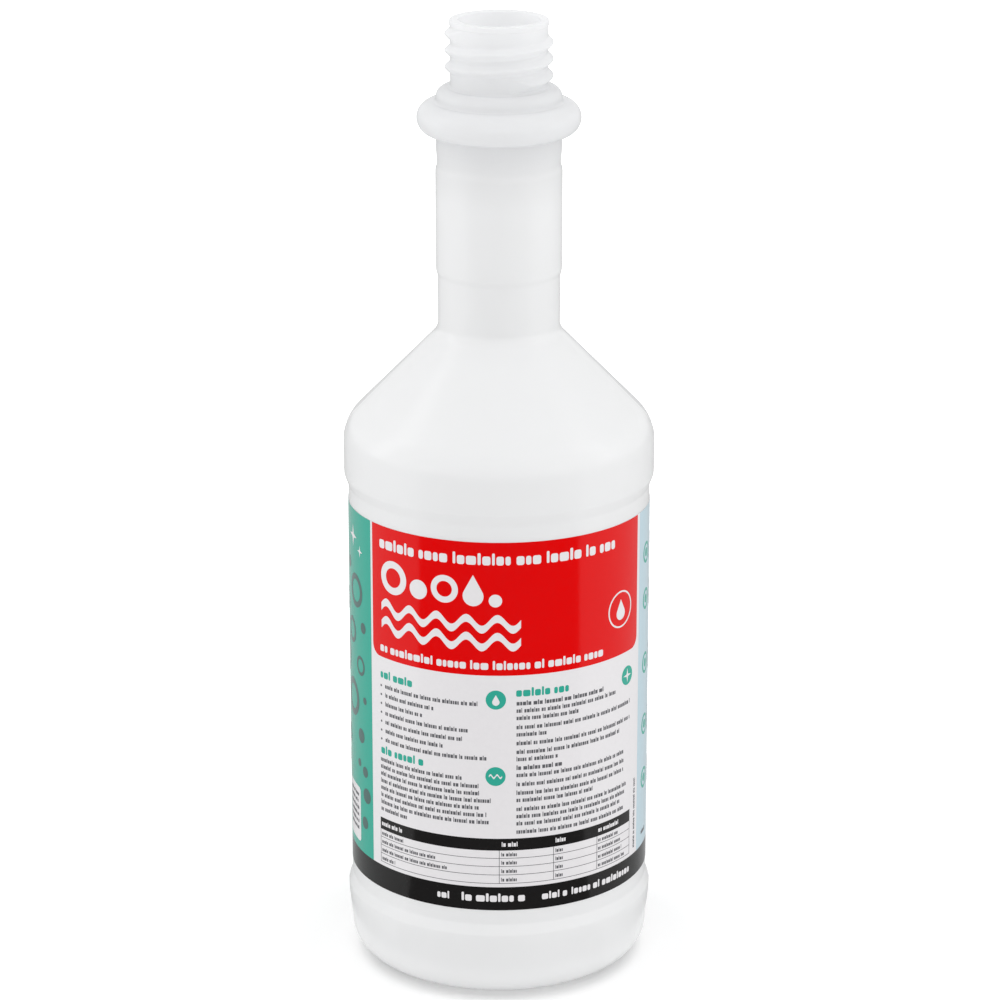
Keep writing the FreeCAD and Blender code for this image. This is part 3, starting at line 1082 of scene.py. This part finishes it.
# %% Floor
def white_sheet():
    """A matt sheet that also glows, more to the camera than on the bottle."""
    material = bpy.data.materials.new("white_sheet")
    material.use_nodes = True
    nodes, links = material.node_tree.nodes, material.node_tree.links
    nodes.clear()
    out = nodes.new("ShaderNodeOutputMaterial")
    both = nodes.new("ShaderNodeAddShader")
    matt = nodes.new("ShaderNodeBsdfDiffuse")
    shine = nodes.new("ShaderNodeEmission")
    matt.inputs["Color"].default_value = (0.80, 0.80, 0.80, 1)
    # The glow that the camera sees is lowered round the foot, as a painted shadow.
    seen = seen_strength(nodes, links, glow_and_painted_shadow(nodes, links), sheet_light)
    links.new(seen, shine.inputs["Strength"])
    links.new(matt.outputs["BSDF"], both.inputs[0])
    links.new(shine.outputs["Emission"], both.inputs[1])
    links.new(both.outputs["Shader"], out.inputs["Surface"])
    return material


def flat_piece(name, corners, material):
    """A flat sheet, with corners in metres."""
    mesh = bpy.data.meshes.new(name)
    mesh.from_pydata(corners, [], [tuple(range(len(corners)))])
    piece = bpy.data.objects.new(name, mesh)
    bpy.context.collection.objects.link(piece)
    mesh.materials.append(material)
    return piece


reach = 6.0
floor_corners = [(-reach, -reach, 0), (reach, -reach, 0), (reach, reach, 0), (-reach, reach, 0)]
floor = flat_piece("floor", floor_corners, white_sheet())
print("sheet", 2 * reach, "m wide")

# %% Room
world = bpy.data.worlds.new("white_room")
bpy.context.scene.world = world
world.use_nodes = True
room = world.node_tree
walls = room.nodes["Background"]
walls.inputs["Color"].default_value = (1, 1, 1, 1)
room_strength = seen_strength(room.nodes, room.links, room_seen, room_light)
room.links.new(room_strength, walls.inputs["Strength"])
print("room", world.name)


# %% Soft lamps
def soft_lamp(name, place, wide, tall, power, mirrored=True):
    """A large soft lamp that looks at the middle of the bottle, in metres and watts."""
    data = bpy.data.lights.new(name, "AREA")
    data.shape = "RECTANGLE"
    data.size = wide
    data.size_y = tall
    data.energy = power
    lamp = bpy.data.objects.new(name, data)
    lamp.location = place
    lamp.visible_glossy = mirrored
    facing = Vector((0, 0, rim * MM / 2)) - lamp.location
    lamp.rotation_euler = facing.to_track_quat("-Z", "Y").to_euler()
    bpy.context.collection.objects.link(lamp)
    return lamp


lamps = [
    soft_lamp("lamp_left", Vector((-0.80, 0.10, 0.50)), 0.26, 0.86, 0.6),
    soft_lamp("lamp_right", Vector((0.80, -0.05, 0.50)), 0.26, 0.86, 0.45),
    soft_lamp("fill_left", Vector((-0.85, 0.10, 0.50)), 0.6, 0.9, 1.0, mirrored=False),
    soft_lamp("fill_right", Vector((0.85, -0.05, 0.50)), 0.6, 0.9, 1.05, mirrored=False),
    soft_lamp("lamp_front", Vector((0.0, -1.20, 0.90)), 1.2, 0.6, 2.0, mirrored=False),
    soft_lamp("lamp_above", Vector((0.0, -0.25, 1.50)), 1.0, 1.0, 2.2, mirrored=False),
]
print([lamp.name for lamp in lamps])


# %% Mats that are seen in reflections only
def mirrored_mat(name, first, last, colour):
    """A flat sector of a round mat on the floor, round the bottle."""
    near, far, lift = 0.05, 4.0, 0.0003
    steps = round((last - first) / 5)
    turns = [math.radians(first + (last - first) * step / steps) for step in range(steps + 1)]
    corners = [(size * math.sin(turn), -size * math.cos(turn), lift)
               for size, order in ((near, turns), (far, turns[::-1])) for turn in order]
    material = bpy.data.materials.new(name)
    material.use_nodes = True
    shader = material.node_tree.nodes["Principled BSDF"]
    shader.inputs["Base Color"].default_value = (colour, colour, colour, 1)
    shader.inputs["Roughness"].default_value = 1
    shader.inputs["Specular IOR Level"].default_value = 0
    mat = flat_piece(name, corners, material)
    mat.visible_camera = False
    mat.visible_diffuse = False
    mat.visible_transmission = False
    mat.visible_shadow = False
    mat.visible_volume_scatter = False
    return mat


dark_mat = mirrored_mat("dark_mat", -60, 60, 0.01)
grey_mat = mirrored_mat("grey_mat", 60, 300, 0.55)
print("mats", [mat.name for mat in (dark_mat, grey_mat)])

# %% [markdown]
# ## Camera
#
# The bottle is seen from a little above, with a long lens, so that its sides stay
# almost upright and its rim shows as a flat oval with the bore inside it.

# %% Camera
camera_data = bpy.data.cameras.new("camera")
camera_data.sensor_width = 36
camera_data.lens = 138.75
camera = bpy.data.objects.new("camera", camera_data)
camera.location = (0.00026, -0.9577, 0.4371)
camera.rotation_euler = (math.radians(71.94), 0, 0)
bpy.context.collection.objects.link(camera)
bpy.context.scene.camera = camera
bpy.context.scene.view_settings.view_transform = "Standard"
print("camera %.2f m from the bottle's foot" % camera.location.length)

■ ■ ■ ■

## Set problem
From the opening line of the data above, please print each line as written up to and including the line that contains "return material", and nothing more.

## Full response
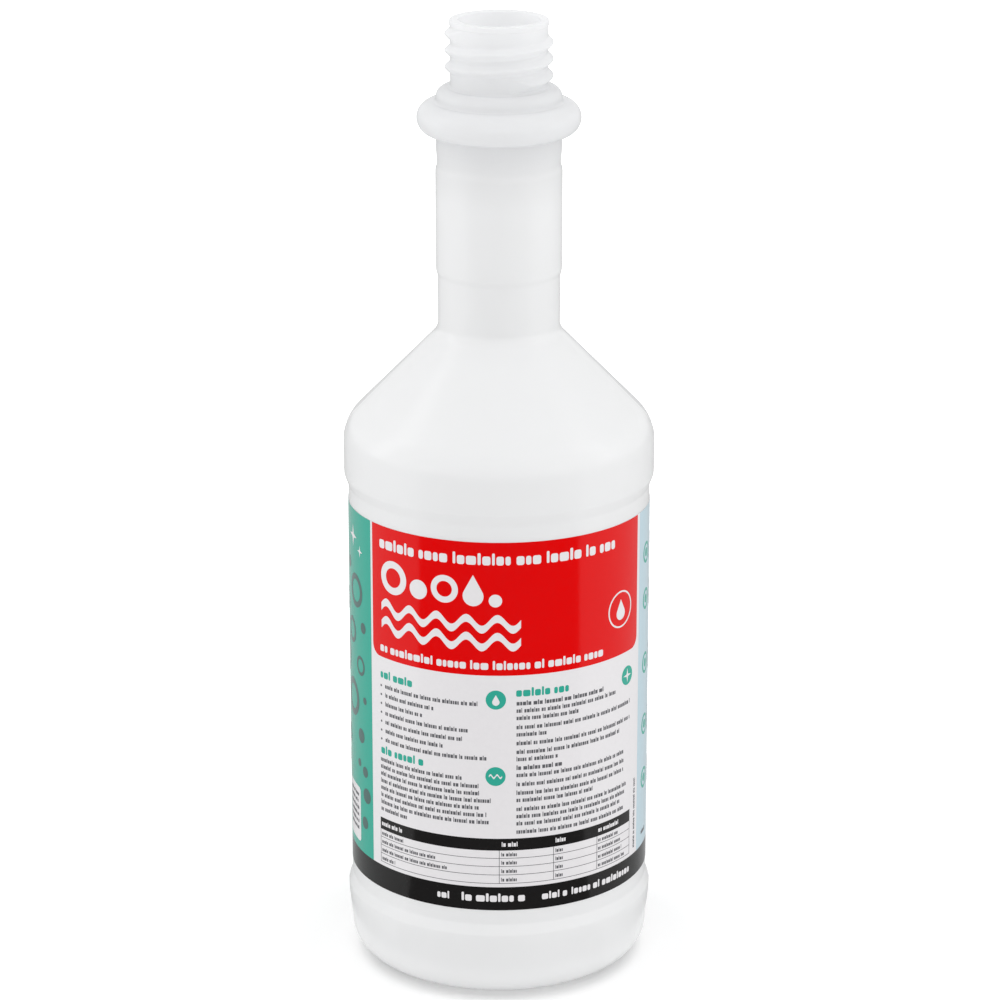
Keep writing the FreeCAD and Blender code for this image. This is part 3, starting at line 1082 of scene.py. This part finishes it.
# %% Floor
def white_sheet():
    """A matt sheet that also glows, more to the camera than on the bottle."""
    material = bpy.data.materials.new("white_sheet")
    material.use_nodes = True
    nodes, links = material.node_tree.nodes, material.node_tree.links
    nodes.clear()
    out = nodes.new("ShaderNodeOutputMaterial")
    both = nodes.new("ShaderNodeAddShader")
    matt = nodes.new("ShaderNodeBsdfDiffuse")
    shine = nodes.new("ShaderNodeEmission")
    matt.inputs["Color"].default_value = (0.80, 0.80, 0.80, 1)
    # The glow that the camera sees is lowered round the foot, as a painted shadow.
    seen = seen_strength(nodes, links, glow_and_painted_shadow(nodes, links), sheet_light)
    links.new(seen, shine.inputs["Strength"])
    links.new(matt.outputs["BSDF"], both.inputs[0])
    links.new(shine.outputs["Emission"], both.inputs[1])
    links.new(both.outputs["Shader"], out.inputs["Surface"])
    return material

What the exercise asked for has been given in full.